The most valuable thing a casino affiliate can hand an operator in 2026 is not traffic. It is a defensible answer to one question: why did this casino rank where it ranked? For most of the sector’s history that answer has been some version of “our editors decided.” For Katya Vasileva, that era is closing. The Head of Product at the comparison site casino.net from its inception, has been working day to day with its research, content and legal teams to shape how the platform is built, and she tells iGaming Expert that the affiliate channel is being pulled toward a standard it has mostly avoided: showing its working.

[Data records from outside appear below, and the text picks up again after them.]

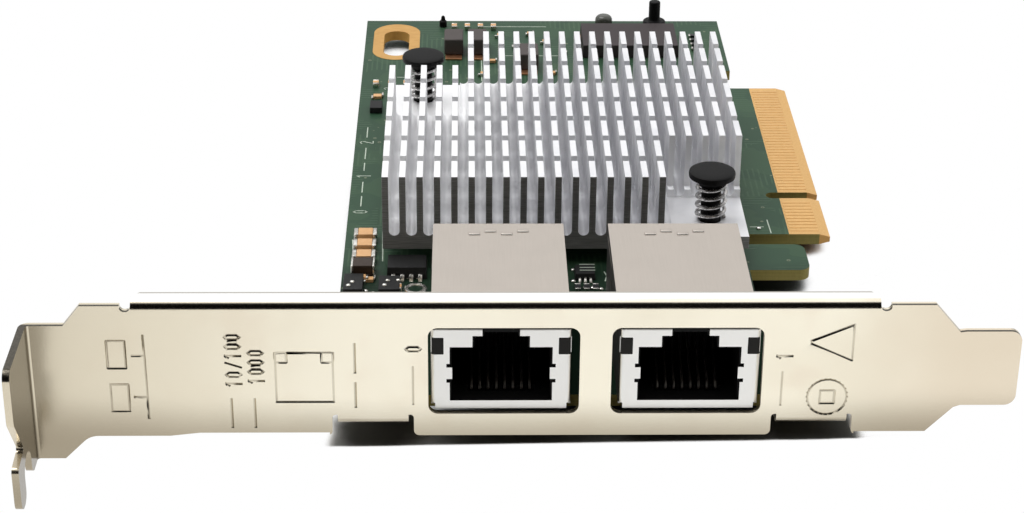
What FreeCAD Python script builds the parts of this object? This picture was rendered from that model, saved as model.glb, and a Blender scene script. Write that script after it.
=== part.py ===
import FreeCAD, Part
import math
import os

os.makedirs("parts", exist_ok=True)
V = FreeCAD.Vector

# Two-port network interface card, millimetres.
# X runs along the bracket (the screw tab is at -X, the slot tongue and the edge connector at +X),
# Y runs from the bracket's outer face into the computer, Z points out of the component side.
# Origin: on the bracket's outer face, midway between the ports, level with the board's top face.

# ---- driving dimensions -------------------------------------------------------------------
# board
board_thick = 1.57
board_left = -32.3            # free long edge
board_right = 27.3            # long edge on the connector side, before the connector stands out
board_front = 3.2             # short edge behind the bracket
board_long = 125.7
board_corner = 1.6            # rounded outer corners of the lug
foot_right = 30.9             # front foot that carries the second bracket screw
foot_rear = 12.4
waist_right = 22.9            # the board is cut back between the foot and the lug
lug_right = 31.2              # lug in front of the edge connector
lug_front = 36.4
lug_rear = 44.2
hook_gap = 7.2                # retention gap behind the connector
hook_left = 23.6

# edge connector, eight lanes
connector_edge = 35.35
connector_front = 47.3
short_section = 11.65
key_width = 1.9
long_section = 38.65
key_depth = 7.6
finger_pitch = 1.0
finger_wide = 0.7
finger_long = 4.0
finger_thick = 0.05
finger_inset = 0.5            # from the end of a section to its first finger
bevel_wide = 1.5
bevel_high = 0.42

# bracket, folded from one sheet
sheet = 0.86
bend_inside = 0.4
bracket_length = 120.02
bracket_width = 18.42
bracket_bottom = -3.79        # edge on the solder side
tongue_end = 51.23
tongue_width = 10.19
tongue_long = 6.7
tongue_corner = 1.4
tongue_step_low = 0.3
tongue_step_high = 0.1
shoulder_long = 3.6
shoulder_step = 0.8           # small step where a shoulder meets the tongue
bottom_corner = 0.7           # rounding of the lower edge beside the feet
screw_tab_deep = 11.43
screw_tab_offset = 3.17
screw_tab_neck = 4.0
screw_tab_horn = 0.55         # the outer horn of the tab reaches lower than the tab
screw_tab_step = 5.6          # height of the cut-back above the outer horn
screw_tab_corner = 1.4        # rounding of the tab's and the horns' corners
screw_tab_waist = 1.0         # cut-back beside the notch
screw_slot_wide = 4.42
screw_slot_deep = 4.42
screw_slot_y = -6.0
flange_left = -55.4
flange_right = 33.9
flange_deep = 2.6
flange_corner = 0.9
relief_wide = 1.3
relief_deep = 1.3
relief_over = 0.3             # notch beside a foot, above the start of its fold
relief_corner = 0.45
foot_tab_deep = 9.6
foot_tab_wide = 8.6
left_foot_x = -26.9
right_foot_x = 26.5
foot_screw_y = 6.3

# ports
port_pitch = 22.1
port_wide = 18.26
port_low = -0.75
port_high = 11.1
port_corner = 1.2

# jacks
jack_pitch = 22.76
jack_wide = 16.95
jack_high = 10.8
jack_front = 0.7              # shield face behind the bracket's outer face
jack_long = 28.1
jack_chin = 0.4               # the shield's face reaches below the board's top
shield_thick = 0.25
shield_fold = 0.5
shield_notch = 0.35           # gap between the folds at a corner of the face
jack_clear = 0.1              # plastic to shield
plug_wide = 12.4
plug_low = 0.7
plug_high = 8.1
latch_wide = 6.9
latch_high = 9.62
slot_wide = 4.5
cavity_lip = 0.2              # the plastic stands in from the shield's cut-out
cavity_deep = 12.2
cavity_roof = 0.5             # plastic above the latch slot
floor_slope = 0.35            # drop of the mouth's floor at the front lip
ground_low = 3.7              # sprung ground finger at each side of the mouth
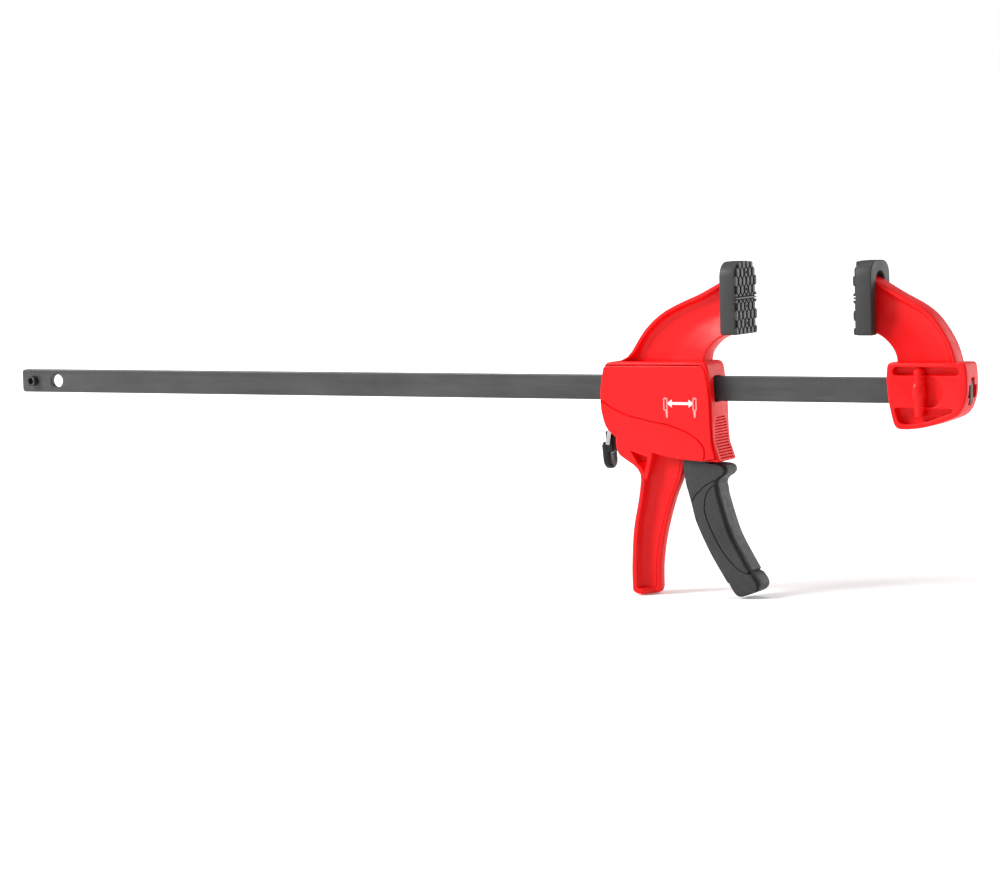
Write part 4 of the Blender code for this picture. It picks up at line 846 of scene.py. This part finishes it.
def make_lever(name):
    """The thumb lever: a thick head with a rounded tab below it, dished where the thumb lies."""
    front_view = [(5.6, -85.4), (-5.6, -85.4), *arc((0.0, -94.7), 5.6, 180, 360, 20)]
    tab = board("tab", front_view, -163.9, -158.9, 1.6, "X", 3)
    edit(tab)
    pick("FACE", flat_end(0))
    for thickness, depth in THUMB_STEPS:
        bpy.ops.mesh.inset(thickness=thickness * MM, depth=depth * MM)
    put_down()
    head = block("head", (-160.6, -5.6, -90.6), (-156.4, 5.6, -77.8), 1.0, 3)
    shoulder = block("shoulder", (-163.3, -5.0, -87.4), (-159.2, 5.0, -84.2), 0.9, 3)
    lever = named(joined(tab, head, shoulder), name)
    edit_all(lever)
    middle = Vector(LEVER_MIDDLE) * MM
    bpy.ops.transform.rotate(value=LEVER_LEAN, orient_axis="Y", center_override=middle)
    put_down()
    return lever


def make_screw():
    """A pan head screw with a cross recess, at the origin of the side view."""
    screw = turned("screw", SCREW, (0.0, 0.0, 0.0), "Y", 28)
    for wide, tall in ((1.35, 0.28), (0.28, 1.35)):
        worked(screw, block("cross", (-wide, 11.1, -tall), (wide, 13.0, tall), 0.12))
    return screw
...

The scale of the channel is what makes this more than a presentational quibble. Online gambling now accounts for close to 40% of Europe’s €123.4bn gambling market, and a large share of that demand still passes through a comparison or review site before it reaches an operator. In the UK, the Gambling Commission already holds licensees responsible for what an affiliate publishes on their behalf. An unexplained “top 10,” on that reading, is not just an editorial choice. It is a compliance exposure the operator inherits, whether or not it ever saw the page.
The editor’s pick is losing its cover
For two decades, Vasileva points out, the affiliate model rested on a quiet asymmetry: the site knew how its list was built, and the reader did not. A casino sat at number one because it scored well, or because it paid well, and from the outside those two looked identical. That asymmetry is closing. Players now read wagering terms before they read the headline bonus, and a generation raised on aggregator reviews assumes a ranking is sponsored until shown otherwise.
The result is that an editorial verdict, on its own, carries less weight than it did. “We rate this casino 9.2” invites the obvious follow-up (measured how, against what, by whom), and a site with no answer is competing on trust it has not earned. The pressure is not coming from a new rule so much as from a slow recalibration of who gets believed.
Showing the working
Vasileva’s response, and the one taking shape across the stronger end of the market, is to make the method inspectable rather than asking readers to take the score on faith. What matters is the method: casino.net provides expert insight by giving each operator listing a published score breakdown rather than a single anonymous number, so the weighting behind a result is visible to anyone who wants to check it.
In practice, she says, that means a few things working together. A scoring framework with stated weightings, where safety carries more than bonus and payments and user experience are each counted explicitly, so a reader can see why one casino outranks another rather than guessing. A blended overall score that pulls in third-party signals such as Trustpilot, app-store ratings and site-performance metrics alongside the site’s own algorithm and its named reviewers, which makes the number harder to move with a single lever. Rankings that recalculate as casino data changes, so a brand can slip out of a top list without anyone editing the page. And a panel of specialists assigned by discipline, slots, live games, payments, legal, each making a named recommendation, instead of one generalist desk speaking for everything.
“None of this is new in itself,” Vasileva says. “What is new is being willing to show the method openly, instead of keeping it to yourself.”
Why operators should care
The instinct is to file this under consumer-facing polish. Vasileva thinks that underrates it. An affiliate that can show its working is, from an operator’s side of the table, a lower-risk partner. When the methodology is documented and the reviewers are named and accountable, the licensee inheriting responsibility for that page has something concrete to point to if a regulator asks. An opaque list offers nothing to stand behind.
It also reframes what player protection looks like in the channel, and from a product standpoint Vasileva treats it as something to build in rather than bolt on. A site willing to publish a “casinos to avoid” section, flagging the absence of a UK licence, missing self-exclusion coverage through schemes such as GamStop, or predatory bonus terms, is doing the work bodies like GamCare and the Responsible Affiliates in Gambling group have been pushing the sector toward. For an 18-and-over product where the regulator expects marketing to leave the vulnerable alone, an affiliate that steers players away from bad actors is delivering compliance value, not just editorial colour.
The commercial logic follows from that. A player who arrives via a transparent ranking understands the product, sets limits and is less likely to charge back or complain. Those are better customers, and they are worth acquiring differently than raw clicks.
What transparency cannot replace
Vasileva is candid about the limits.”Being transparent is not the same as being objective.” A published weighting is still a choice, and a site can publish its formula while quietly tuning it to flatter favoured partners. Disclosure raises the cost of gaming the system; it does not abolish it. The reader still has to trust that the inputs are honest, which is why named accountability and outside signals matter as much as the algorithm itself.
What does seem settled is the direction. The affiliates that built audiences on a confident verdict and a closed method are finding that the verdict no longer travels as far. Across regulatory discussion at industry level and on the comparison pages players actually read, the same expectation is hardening: a ranking should be able to explain itself. The sites that can, Vasileva argues, will spend the next few years looking less like marketing and more like reference, and that is a harder asset for a competitor to undercut with a bigger number.